AIM OF THE TASK:
Begin at the line containing "around the straw" and stop at the line containing "low, high = Vector((1e9,)"; copy those lines exactly, ends included, and nothing else.

DATASET SECTION:
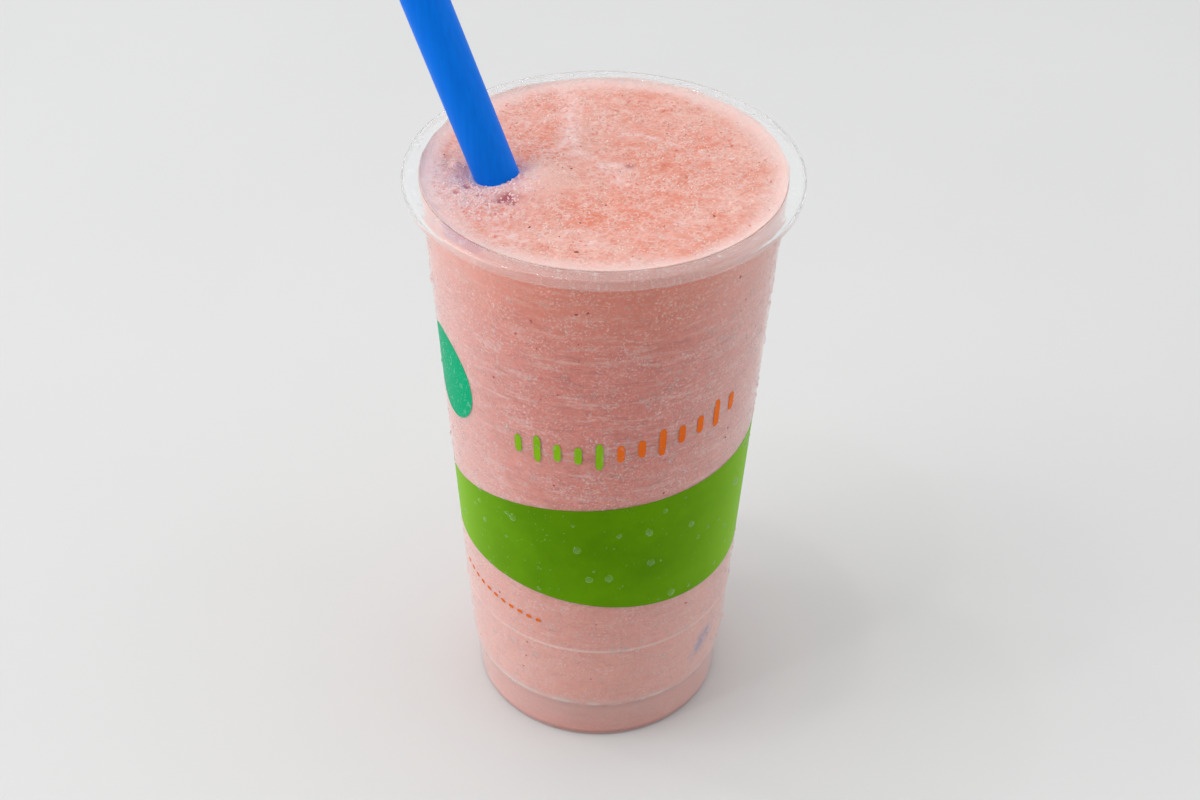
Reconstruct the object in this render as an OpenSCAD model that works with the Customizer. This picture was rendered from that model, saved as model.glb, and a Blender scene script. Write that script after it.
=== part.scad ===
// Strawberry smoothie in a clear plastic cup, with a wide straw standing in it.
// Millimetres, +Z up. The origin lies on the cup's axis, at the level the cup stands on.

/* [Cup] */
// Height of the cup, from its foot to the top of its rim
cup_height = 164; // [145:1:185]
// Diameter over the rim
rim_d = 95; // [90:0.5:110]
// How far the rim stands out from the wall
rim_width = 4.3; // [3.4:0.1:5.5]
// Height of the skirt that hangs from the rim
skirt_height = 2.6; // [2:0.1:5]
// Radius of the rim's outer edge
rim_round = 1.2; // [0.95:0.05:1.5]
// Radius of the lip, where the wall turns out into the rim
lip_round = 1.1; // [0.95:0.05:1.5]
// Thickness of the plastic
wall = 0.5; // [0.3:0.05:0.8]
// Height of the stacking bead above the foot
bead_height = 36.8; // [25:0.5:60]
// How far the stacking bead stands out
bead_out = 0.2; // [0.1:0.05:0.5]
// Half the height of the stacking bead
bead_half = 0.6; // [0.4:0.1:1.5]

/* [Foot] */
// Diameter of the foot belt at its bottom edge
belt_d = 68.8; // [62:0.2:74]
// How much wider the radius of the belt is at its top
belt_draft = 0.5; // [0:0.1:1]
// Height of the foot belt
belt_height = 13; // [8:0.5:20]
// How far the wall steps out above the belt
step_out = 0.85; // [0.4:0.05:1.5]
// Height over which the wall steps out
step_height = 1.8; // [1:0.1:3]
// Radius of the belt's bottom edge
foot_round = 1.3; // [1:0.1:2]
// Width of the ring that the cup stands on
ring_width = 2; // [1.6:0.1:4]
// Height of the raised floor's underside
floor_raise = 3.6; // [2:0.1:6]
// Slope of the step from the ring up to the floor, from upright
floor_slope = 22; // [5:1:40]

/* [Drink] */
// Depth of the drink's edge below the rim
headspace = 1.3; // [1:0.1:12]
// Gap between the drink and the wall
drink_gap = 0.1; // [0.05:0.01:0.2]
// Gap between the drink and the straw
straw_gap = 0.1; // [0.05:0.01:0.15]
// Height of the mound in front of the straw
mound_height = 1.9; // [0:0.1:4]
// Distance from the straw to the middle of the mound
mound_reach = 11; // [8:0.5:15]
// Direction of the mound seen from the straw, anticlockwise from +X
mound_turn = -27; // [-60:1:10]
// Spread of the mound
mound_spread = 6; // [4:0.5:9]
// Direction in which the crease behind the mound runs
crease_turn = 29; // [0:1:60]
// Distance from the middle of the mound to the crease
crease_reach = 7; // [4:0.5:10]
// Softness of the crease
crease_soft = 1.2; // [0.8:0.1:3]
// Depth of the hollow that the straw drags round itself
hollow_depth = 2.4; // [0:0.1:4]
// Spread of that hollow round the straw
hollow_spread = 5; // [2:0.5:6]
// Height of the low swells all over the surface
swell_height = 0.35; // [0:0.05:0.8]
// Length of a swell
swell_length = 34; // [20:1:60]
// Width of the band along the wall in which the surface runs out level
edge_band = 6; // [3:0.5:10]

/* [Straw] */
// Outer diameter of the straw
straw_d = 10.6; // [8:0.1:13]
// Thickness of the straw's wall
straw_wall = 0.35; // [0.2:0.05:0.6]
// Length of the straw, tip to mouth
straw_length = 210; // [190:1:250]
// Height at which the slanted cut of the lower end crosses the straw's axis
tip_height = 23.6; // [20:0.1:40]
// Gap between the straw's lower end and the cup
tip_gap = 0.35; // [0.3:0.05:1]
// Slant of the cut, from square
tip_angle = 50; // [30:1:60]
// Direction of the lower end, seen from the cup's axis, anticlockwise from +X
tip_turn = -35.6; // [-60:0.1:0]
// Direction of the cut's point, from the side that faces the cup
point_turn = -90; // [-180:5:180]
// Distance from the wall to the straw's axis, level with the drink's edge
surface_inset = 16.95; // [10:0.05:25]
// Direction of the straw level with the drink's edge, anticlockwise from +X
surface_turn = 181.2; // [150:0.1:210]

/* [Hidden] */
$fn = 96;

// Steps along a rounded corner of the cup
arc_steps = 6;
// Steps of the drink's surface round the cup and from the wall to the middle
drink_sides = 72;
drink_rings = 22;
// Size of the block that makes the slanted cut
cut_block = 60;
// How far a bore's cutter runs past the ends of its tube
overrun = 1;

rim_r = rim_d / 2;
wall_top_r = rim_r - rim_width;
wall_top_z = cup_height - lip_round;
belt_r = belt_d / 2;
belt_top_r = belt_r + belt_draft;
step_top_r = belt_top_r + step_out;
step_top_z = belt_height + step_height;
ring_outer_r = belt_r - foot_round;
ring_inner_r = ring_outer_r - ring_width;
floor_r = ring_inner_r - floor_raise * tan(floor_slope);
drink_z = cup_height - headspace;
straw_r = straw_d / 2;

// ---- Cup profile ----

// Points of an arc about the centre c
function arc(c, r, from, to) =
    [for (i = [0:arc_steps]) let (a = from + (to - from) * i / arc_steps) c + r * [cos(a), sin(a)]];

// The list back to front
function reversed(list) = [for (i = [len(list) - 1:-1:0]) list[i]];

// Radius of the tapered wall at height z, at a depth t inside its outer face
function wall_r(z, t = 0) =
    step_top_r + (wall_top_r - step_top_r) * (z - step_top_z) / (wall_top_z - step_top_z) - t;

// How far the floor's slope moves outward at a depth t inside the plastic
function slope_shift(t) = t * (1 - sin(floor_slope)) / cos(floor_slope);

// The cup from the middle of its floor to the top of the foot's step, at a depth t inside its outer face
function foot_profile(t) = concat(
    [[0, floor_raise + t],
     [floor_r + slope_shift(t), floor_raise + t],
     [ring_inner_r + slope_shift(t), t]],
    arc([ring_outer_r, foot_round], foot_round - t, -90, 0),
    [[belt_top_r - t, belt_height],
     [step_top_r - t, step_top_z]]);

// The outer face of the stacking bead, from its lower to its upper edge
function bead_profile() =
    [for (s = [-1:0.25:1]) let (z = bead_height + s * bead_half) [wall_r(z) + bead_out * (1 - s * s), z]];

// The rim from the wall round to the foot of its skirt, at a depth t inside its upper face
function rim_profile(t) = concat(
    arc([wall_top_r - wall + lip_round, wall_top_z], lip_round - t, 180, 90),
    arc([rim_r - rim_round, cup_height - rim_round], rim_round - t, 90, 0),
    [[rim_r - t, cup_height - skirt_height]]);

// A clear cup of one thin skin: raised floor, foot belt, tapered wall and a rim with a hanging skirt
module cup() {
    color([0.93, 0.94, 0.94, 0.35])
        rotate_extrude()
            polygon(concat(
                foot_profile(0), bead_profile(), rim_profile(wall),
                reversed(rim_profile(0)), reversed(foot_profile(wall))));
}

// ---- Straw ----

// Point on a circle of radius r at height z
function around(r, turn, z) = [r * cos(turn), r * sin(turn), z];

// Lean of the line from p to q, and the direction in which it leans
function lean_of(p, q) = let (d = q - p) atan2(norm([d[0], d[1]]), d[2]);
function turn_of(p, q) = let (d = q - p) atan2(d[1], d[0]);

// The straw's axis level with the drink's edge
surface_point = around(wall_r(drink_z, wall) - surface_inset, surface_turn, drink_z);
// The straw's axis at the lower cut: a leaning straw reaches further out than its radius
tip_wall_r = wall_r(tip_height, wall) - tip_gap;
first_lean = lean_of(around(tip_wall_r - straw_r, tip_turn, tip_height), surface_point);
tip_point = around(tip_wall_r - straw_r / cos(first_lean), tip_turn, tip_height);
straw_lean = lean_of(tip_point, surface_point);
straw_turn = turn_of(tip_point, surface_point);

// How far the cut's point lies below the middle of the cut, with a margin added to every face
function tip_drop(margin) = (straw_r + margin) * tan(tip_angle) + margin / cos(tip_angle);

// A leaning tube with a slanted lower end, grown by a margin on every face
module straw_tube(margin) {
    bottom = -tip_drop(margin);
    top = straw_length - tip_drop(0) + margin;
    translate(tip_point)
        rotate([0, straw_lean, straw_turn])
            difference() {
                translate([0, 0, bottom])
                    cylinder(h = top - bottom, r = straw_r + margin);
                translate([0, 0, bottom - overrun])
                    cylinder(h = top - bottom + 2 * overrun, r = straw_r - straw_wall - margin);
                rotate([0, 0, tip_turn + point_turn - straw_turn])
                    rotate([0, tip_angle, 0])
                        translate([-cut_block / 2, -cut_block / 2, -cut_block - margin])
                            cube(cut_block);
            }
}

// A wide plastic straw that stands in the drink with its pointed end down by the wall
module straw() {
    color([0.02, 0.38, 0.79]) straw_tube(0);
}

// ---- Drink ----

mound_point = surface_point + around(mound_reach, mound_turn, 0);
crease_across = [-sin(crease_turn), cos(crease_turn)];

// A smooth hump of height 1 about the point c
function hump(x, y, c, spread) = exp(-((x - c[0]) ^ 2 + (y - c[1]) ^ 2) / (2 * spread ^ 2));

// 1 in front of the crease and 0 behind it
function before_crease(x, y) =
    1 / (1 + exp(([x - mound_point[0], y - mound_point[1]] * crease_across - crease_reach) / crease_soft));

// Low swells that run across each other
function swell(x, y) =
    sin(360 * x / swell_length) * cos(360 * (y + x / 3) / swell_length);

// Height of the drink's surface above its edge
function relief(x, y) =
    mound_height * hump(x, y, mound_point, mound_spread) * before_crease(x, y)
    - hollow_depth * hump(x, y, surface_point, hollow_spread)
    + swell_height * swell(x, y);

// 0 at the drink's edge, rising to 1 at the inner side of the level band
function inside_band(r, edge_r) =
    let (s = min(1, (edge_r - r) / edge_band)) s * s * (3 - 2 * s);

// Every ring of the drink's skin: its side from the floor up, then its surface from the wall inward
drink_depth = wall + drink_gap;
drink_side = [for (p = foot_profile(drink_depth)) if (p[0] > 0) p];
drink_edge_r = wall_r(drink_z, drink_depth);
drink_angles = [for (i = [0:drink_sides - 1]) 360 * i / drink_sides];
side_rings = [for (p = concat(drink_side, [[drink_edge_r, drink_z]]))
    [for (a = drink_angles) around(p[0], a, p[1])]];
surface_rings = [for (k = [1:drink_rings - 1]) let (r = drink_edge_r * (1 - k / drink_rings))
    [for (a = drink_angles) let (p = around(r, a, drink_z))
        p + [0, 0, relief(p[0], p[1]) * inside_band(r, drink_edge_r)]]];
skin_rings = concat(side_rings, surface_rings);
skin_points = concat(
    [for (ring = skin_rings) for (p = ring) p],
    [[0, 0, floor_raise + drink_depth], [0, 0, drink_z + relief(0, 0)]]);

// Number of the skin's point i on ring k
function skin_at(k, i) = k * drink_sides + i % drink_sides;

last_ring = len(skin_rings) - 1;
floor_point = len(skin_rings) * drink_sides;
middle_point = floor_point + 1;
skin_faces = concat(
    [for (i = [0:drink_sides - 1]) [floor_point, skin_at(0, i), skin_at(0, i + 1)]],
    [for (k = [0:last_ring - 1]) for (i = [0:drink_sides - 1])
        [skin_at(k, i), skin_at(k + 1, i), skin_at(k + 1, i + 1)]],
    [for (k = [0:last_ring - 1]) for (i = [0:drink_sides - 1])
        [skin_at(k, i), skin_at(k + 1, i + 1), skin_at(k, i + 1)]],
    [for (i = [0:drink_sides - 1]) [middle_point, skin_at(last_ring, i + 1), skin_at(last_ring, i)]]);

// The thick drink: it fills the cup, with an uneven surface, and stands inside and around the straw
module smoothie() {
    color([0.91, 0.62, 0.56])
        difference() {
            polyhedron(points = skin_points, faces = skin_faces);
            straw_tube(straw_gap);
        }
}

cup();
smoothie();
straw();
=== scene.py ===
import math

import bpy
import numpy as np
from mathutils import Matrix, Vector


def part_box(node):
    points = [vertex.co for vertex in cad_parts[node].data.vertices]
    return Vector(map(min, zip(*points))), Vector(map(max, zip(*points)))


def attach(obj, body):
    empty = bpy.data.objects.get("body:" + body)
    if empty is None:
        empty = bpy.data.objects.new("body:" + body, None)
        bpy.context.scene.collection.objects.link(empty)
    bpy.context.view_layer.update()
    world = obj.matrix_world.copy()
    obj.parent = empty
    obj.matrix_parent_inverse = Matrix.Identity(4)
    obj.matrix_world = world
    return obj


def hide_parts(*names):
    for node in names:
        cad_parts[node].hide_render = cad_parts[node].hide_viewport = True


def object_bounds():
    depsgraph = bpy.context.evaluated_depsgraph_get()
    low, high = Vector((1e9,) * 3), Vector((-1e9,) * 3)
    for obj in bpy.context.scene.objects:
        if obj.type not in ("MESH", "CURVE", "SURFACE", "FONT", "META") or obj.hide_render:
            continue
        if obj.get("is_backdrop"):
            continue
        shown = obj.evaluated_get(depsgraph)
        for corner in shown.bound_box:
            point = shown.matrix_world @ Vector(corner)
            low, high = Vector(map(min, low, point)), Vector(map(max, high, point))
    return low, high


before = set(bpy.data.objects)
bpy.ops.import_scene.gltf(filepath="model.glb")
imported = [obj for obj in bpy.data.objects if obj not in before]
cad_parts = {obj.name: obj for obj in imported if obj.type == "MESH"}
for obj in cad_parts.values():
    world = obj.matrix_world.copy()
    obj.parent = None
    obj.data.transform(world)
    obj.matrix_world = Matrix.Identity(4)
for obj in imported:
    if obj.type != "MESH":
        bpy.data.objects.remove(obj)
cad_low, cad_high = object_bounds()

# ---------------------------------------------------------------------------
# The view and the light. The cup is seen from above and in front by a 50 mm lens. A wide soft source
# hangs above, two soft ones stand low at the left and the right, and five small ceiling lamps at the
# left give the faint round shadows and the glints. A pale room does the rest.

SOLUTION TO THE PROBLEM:
// The thick drink: it fills the cup, with an uneven surface, and stands inside and around the straw
module smoothie() {
    color([0.91, 0.62, 0.56])
        difference() {
            polyhedron(points = skin_points, faces = skin_faces);
            straw_tube(straw_gap);
        }
}

cup();
smoothie();
straw();
=== scene.py ===
import math

import bpy
import numpy as np
from mathutils import Matrix, Vector


def part_box(node):
    points = [vertex.co for vertex in cad_parts[node].data.vertices]
    return Vector(map(min, zip(*points))), Vector(map(max, zip(*points)))


def attach(obj, body):
    empty = bpy.data.objects.get("body:" + body)
    if empty is None:
        empty = bpy.data.objects.new("body:" + body, None)
        bpy.context.scene.collection.objects.link(empty)
    bpy.context.view_layer.update()
    world = obj.matrix_world.copy()
    obj.parent = empty
    obj.matrix_parent_inverse = Matrix.Identity(4)
    obj.matrix_world = world
    return obj


def hide_parts(*names):
    for node in names:
        cad_parts[node].hide_render = cad_parts[node].hide_viewport = True


def object_bounds():
    depsgraph = bpy.context.evaluated_depsgraph_get()
    low, high = Vector((1e9,) * 3), Vector((-1e9,) * 3)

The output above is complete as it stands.